There are several interdependent language teaching and language principles reoccurring in the 9th-12th Grades English Curriculum. First of all, English is seen as a lingua franca and international language used in today’s global world. As travel has become more common in the last decade, different cultures are in constant contact and use of English as an international language “involves crossing borders literally and figuratively” (McKay, 2002, p. 81). English is also used mostly as the language of science and technology. In order to share their ideas and culture with other people from different cultures and countries, our learners need to use English actively, productively, and communicatively. Communicative competence has four main aspects: a) grammatical competence, b) discourse competence, c) sociolinguistic competence, and d) strategic competence. (Canale & Swain, 1980). It has been over four decades since Dell Hymes (1972) coined the term “Communicative Competence” and more than three decades since Canale and Swain (1980) elaborated it. Nevertheless, lack of effective communicative competence has remained to be the problem of many learners in English language classes in Turkey. It is often stated that in Turkish EFL education context, priority has been given to grammatical competence with too much focus on teaching and assessing grammatical structures in English. To take a step in overcoming this problem, the new 9th-12th Grades English Curriculum was designed to take all aspects of communicative competence into consideration in English classes by addressing functions and four skills of language in an integrated way and focusing on “How” and “Why?” in language rather than merely on “What?”.
In addition, in the 9th-12th Grades English Curriculum collaboration among students is encouraged more than competition because collaborative activities are more in line with the natural process of language learning in which learners have to interact with each other to negotiate meaning and practice interpersonal skills that are necessary to become effective communicators (Crawford, 2007). Collaboration also meets the affective needs of adolescent learners more than
competition as adolescents are generally more reliant on their peers and “see their friends as more trusted confidants compared to the adults in their lives” (Powell, 2010, p.114). Adolescents go through significant physical, cognitive, and emotional change and they are in pursuit of forming their own identities (Brown, 2000) as well as independence. Crawford (2007) also states that “young adolescents crave for exploration, peer interaction, and personal autonomy” (p.17). Therefore, fostering learner autonomy is an important principle adopted in the new 9th-12th grades English curriculum. As Powell (2010) points out “alone is not synonymous with autonomous” (p. 105). In the curriculum students of English are intended to get support and guidance from their teachers, peers, learning materials, and learning tasks so that there is a gradual increase in learner autonomy through collaboration, interaction, and communication in a safe learning environment. In addition, learners are encouraged to be reflective in their own learning by recognizing and assessing their own needs, strengths, weaknesses as effective managers of their own learning (Penaflorida, 2002). Another way to increase autonomy among learners is to include them in the decision making process, especially in providing supplementary language learning materials, which can also increase learner motivation in the classroom (McCrath, 2013). Throughout the 9th-12th grades English curriculum students are encouraged to be involved in task-based, collaborative, and project-based language activities that would empower learners by increasing their self-esteem, autonomy, and language skills (Stoller, 2002).
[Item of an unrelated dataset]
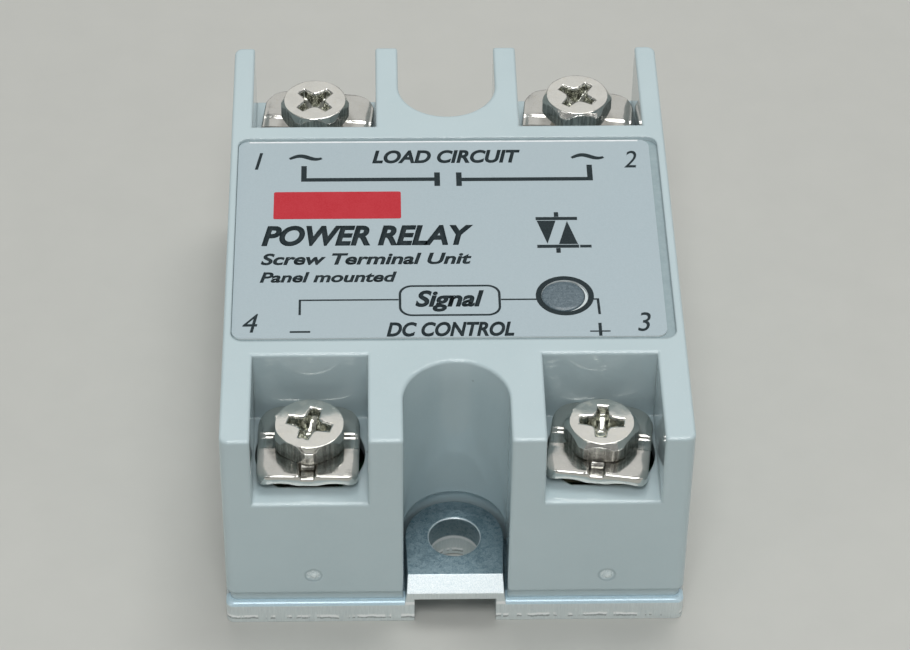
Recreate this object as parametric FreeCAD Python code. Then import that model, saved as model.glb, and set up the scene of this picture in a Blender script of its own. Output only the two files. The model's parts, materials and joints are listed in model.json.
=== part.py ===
import FreeCAD, Part
import os
from math import cos, sin, radians, sqrt
from FreeCAD import Vector, Matrix

os.makedirs("parts", exist_ok=True)

# Solid state relay, panel-mount "puck" format, with four screw terminals.
# Frame: millimetres, origin at the bottom centre of the steel base plate.
# +X right, +Y towards the load (output) terminals 1 and 2, +Z up.
# The control (input) terminals 3 and 4 are at the -Y end.

# ---------------------------------------------------------------- dimensions
# base plate
PLATE_HX, PLATE_HY, PLATE_T = 22.57, 30.28, 2.6
PLATE_CORNER_R, PLATE_ROLL_R = 0.8, 0.5
HOLE_Y = 23.8                  # the two fixings are 47.6 apart
BORE_R = 2.5                   # bolt hole
EAR_TOP = 5.15                 # top of the pressed-up ear
EAR_HW_BASE, EAR_HW_FRONT, EAR_R_TOP = 5.0, 4.62, 4.85
EAR_CAV_HW, EAR_CAV_H = 4.02, 3.05
EAR_BEVEL_Y, EAR_BEVEL_Z = 28.88, 3.83
COLLAR_R = 3.3                 # extruded collar round the bolt hole
# housing
HX, HY, H = 22.5, 30.0, 24.67
SKIRT_TOP, SKIRT_INSET = 3.9, 0.38
NOTCH_HW = 5.12
NOTCH_F_YC, NOTCH_R_YC = -24.2, 23.5
NOTCH_RELIEF_R, NOTCH_RELIEF_Z = 5.62, 6.7
WELL_F = dict(x0=8.45, x1=19.6, y=-18.05, z=16.2)
WELL_R = dict(x0=7.5, x1=20.35, y=16.75, z=17.3)
FLOOR_HOLE_R_F, FLOOR_HOLE_R_R = 5.35, 5.9
SLAB = 1.5                     # thickness of the wells' floors
WALL = 1.6
ROOF_Z = 22.6                  # underside of the roof
RECESS = dict(x0=-21.75, x1=21.67, y0=-16.03, y1=14.7, z=24.22, r=1.2)
EDGE_R = 0.3
LED_X, LED_Y, LED_HOLE_R = 11.02, -9.54, 2.33
# label
LABEL = dict(x0=-21.68, x1=20.8, y0=-15.4, y1=14.5, t=0.2, r=1.0)
# circuit board
PCB_Z0, PCB_Z1 = 8.2, 9.8
# terminals: number -> x, y, turn of the head, turn of the cross, turn of the washer, head gap
TERM_XF, TERM_YF = 14.1, -23.15
TERM_XR, TERM_YR = 13.95, 23.9
PAD_TOP_F, PAD_TOP_R = 16.93, 17.88     # top of the terminal plates
WASHER_T, WASHER_RIB = 0.98, 0.27       # plate thickness, rib under it
WASHER_HOLE_R = 1.92
HEAD_AF, HEAD_R, HEAD_H = 6.65, 3.62, 2.2
HEAD_TOP_R = 3.1
SCREW_NECK_R, SCREW_NECK_L = 1.72, 2.95
SCREW_R, SCREW_L, PITCH = 2.0, 8.0, 0.7
TAP_R = 2.06                   # terminal thread, modelled plain, 0.06 clear of the screw
SEAT = 0.02                    # gap between pieces that touch but move apart

TERMINALS = {
    1: dict(x=-TERM_XR, y=TERM_YR, pad=PAD_TOP_R, size=11.1, wide=11.75, corner=2.2, head=0.0, cross=-1.5, wash=-6.0, gap=1.05, dx=0.12, dy=-0.10),
    2: dict(x=TERM_XR, y=TERM_YR, pad=PAD_TOP_R, size=11.1, wide=11.75, corner=2.2, head=5.0, cross=8.0, wash=-6.0, gap=1.60, dx=0.12, dy=-0.10),
    3: dict(x=TERM_XF, y=TERM_YF, pad=PAD_TOP_F, size=9.85, wide=9.85, corner=2.3, head=-5.0, cross=-6.2, wash=-8.0, gap=0.0, dx=-0.05, dy=-0.17),
    4: dict(x=-TERM_XF, y=TERM_YF, pad=PAD_TOP_F, size=9.85, wide=9.85, corner=2.3, head=30.0, cross=-17.0, wash=-1.0, gap=0.0, dx=-0.12, dy=-0.12),
}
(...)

In order to sustain such a productive, communicative, and dynamic language learning environment, the assessment techniques used should also reflect the language teaching and learning methods. One of the significant causes of lack of communicative competence among most Turkish learners of English is that in general there has been a mismatch between the nature of language learning process and language assessment types and tools in English classes. In other words, even if we teach communicatively, this does not guarantee the development of communicative competence among learners because learners’ output in language is not being assessed communicatively. Therefore, authentic assessment tools that give way to communicative assessment are included in the new 9th-12th grades English curriculum. Throughout the curriculum, in line with the alternative assessment principles, learners are asked to show what they can do and produce rather than what they are able to recall and reproduce (Huerta-Macias, 2002).
Considering the realities of language classes with overpopulated classrooms, some authentic assessment tasks can be impractical and/or too subjective to handle. However, another reality of the education is that assessment plays an important role in determining the success of learners that is mostly associated with getting high grades. Administrators, teachers, parents, and learners like in any field of study still consider high grades as great motivational tools. In other words, if a topic or skill is not assessed, it is unlikely to be given priority in the classroom to be improved. Overcoming this backwash of effect of assessment is especially required in language classes in which traditional assessment techniques are no longer relevant to evaluate the communicative output of learners. Therefore, in the 9th-12th grades English curriculum authentic assessment techniques that reflect the tasks students will encounter outside schools are used (Marsh, 2009). To reflect the real-life experiences of learners, echo the multisensory nature of language learning, and increase the level of practicality as well as management of data in assessment, the use of instructional technology is extensively used throughout the grades and units in the curriculum.